* _Directions for this task_:
Among the lines below, list those containing the string "code".

* _Information provided_:
-- Begin --
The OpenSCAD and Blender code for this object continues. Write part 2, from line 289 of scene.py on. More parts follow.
-- End --
-- Begin --
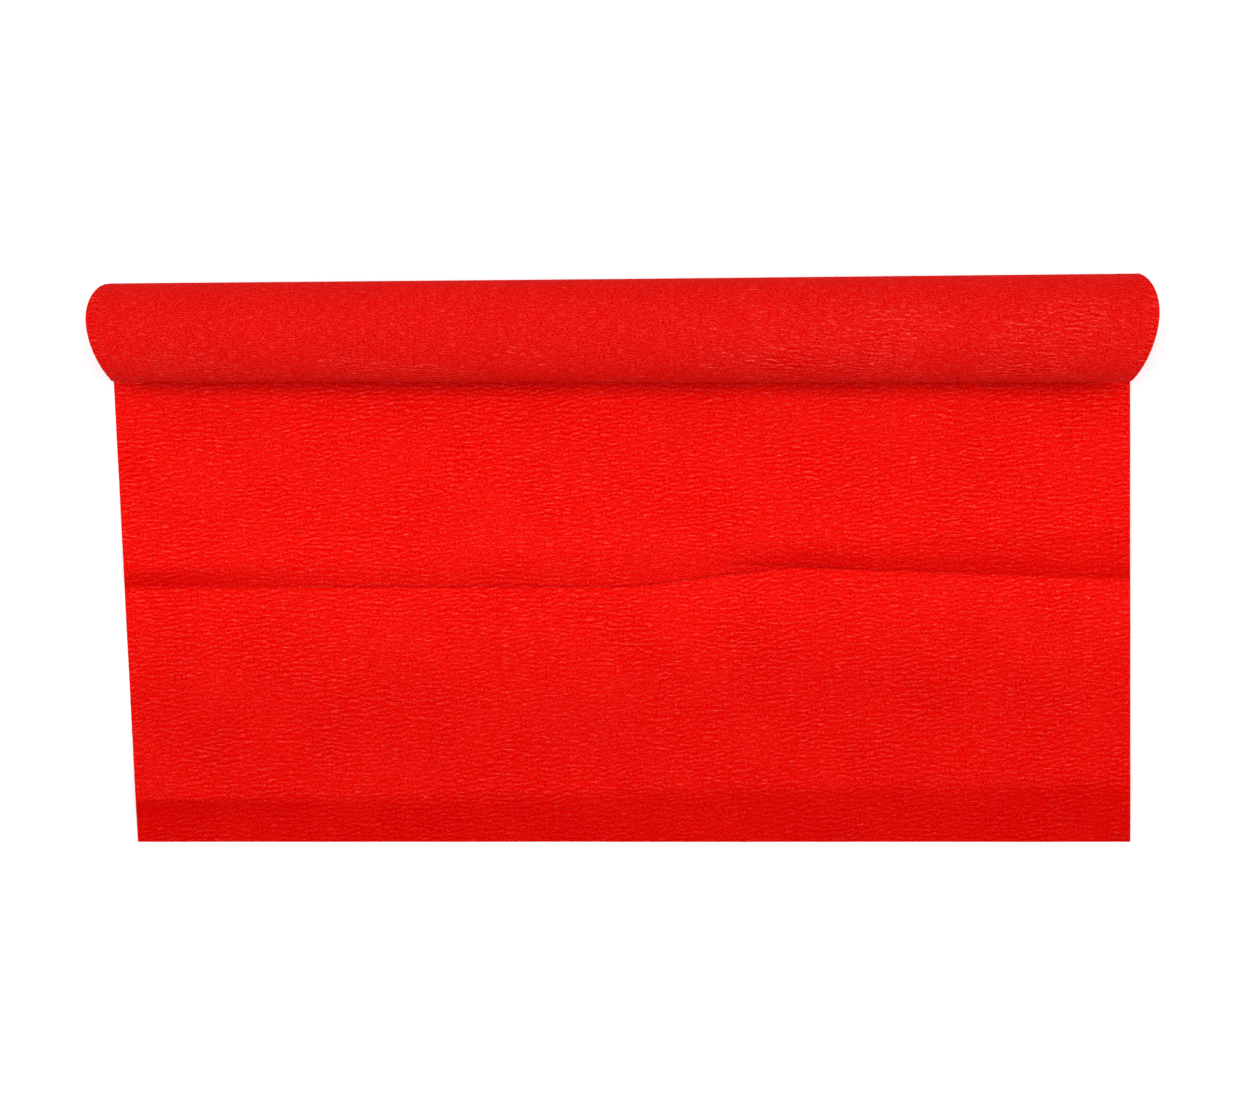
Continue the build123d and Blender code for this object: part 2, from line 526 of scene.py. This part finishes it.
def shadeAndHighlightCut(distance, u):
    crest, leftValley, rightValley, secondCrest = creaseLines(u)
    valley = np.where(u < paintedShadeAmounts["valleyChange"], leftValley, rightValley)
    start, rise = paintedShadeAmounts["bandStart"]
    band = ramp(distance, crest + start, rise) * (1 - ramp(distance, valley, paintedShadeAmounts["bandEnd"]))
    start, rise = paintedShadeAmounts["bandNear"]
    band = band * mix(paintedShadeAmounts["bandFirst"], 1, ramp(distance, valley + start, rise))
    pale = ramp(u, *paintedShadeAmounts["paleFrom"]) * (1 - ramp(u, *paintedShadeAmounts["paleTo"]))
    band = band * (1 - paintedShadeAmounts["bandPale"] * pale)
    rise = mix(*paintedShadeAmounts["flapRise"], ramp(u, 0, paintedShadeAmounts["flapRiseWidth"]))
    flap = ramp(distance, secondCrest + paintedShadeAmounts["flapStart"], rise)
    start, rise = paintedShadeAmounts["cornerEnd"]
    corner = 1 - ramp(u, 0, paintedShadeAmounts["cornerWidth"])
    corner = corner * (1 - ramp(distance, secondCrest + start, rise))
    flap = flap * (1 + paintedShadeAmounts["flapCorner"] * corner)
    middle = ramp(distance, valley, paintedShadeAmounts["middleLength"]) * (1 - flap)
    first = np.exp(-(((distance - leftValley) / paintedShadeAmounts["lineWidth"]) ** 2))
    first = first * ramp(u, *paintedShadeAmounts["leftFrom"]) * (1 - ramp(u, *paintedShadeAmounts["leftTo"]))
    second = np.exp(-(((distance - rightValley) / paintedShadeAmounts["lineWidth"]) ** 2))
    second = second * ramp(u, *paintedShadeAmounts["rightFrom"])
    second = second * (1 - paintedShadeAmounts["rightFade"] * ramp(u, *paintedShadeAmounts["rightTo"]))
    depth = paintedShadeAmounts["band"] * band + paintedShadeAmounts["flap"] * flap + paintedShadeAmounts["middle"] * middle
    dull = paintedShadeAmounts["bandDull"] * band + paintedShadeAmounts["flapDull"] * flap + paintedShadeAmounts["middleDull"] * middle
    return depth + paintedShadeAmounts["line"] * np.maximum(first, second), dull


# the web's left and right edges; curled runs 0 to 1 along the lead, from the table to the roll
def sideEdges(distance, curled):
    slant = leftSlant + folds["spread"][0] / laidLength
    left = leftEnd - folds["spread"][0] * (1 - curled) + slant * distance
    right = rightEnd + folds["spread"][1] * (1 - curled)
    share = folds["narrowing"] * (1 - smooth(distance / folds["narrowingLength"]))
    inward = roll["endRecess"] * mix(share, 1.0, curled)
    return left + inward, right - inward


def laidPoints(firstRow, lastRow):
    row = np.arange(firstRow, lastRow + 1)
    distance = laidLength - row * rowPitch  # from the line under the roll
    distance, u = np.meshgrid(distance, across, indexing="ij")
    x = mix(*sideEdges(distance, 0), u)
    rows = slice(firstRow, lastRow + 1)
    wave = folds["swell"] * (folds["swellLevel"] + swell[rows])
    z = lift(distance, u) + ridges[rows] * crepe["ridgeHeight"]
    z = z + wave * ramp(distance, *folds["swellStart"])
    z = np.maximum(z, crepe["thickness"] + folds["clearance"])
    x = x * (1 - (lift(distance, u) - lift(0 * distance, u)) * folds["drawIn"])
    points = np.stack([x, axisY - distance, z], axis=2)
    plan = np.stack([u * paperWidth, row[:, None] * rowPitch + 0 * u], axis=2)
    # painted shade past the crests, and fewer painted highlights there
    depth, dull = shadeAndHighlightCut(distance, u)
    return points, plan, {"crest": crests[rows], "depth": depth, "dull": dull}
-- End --
-- Begin --
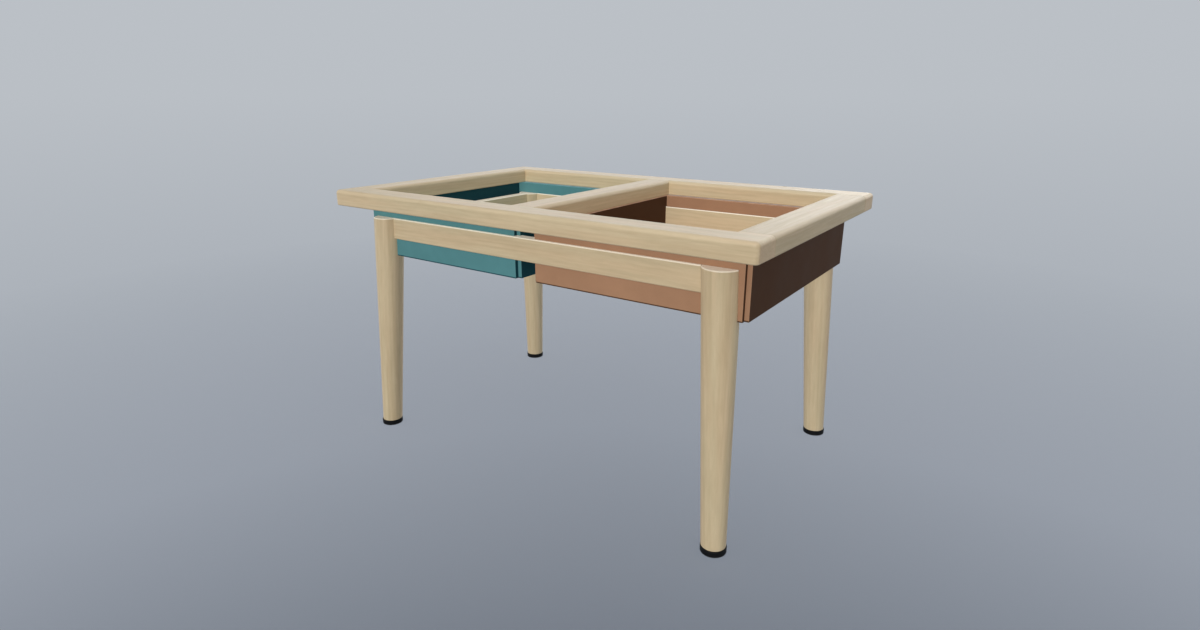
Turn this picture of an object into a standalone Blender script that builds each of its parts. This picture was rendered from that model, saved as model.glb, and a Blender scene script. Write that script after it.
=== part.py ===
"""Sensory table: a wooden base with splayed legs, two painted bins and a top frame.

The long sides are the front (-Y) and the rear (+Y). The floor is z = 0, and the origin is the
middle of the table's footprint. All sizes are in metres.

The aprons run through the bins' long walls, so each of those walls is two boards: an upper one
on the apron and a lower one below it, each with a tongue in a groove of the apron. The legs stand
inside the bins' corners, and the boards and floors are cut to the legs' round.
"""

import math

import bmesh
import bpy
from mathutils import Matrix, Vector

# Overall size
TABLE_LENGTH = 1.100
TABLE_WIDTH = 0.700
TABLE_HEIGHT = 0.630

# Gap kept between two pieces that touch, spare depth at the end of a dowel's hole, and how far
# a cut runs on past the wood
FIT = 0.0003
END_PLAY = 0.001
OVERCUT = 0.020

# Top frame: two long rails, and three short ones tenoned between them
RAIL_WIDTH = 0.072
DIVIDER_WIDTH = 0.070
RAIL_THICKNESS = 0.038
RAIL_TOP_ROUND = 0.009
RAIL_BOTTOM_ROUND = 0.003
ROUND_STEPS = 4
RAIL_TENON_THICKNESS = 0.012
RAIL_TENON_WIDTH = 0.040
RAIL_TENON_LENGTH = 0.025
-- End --
* _Task response_:
The OpenSCAD and Blender code for this object continues. Write part 2, from line 289 of scene.py on. More parts follow.
Continue the build123d and Blender code for this object: part 2, from line 526 of scene.py. This part finishes it.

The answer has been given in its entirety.